PATTERN
Event Sourcing
Event Sourcing is a pattern where the state of an application is determined not by directly storing the current state, but by storing a sequence of all the changes (events) that have occurred. Instead of asking “what is the data now?” you ask “what happened then?” and rebuild the state from the events. This provides a complete audit trail, facilitates debugging, allows for temporal queries, and enables replaying events to reconstruct past states or project new read models.
Usage
Event Sourcing is commonly used in systems requiring a full audit history, such as financial applications, order management systems, and any domain where understanding how a state was reached is critical. It’s highly applicable in Domain-Driven Design (DDD) environments, especially for Bounded Contexts representing core business processes. It’s also beneficial in scenarios needing eventual consistency and independence between read and write operations (CQRS). Applications requiring point-in-time consistency or complex state reconstruction find it extremely valuable.
Examples
- EventStoreDB: A specialized database designed specifically for event sourcing. It efficiently stores, manages, and provides access to event streams. It’s optimized for append-only operations and provides mechanisms for event replay and projection.

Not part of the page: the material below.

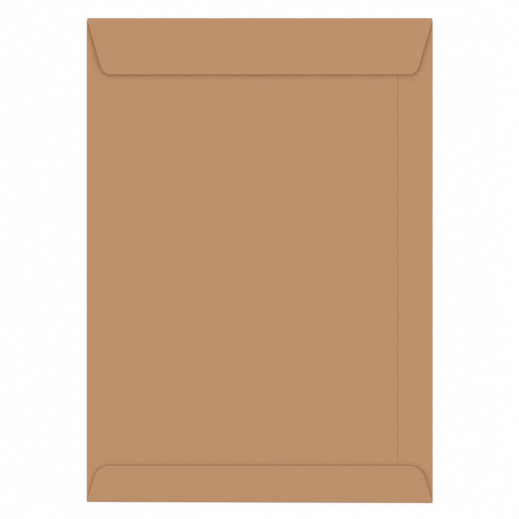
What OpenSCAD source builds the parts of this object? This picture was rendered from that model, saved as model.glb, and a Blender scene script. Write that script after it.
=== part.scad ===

- Kafka: Often used as an event store, although not specifically built for event sourcing, Kafka’s durable, ordered log of events makes it a viable (and scalable) option. Applications can subscribe to these event streams to rebuild state or trigger downstream processes.
- Axon Framework: A Java-based framework that provides tools and features for building event-driven applications using event sourcing and CQRS. It offers abstractions for event handling, state management, and event store integration.
- Rails Event Store: A Ruby gem that provides a simple Event Store implementation for Rails applications, useful for adding event sourcing to existing or new projects.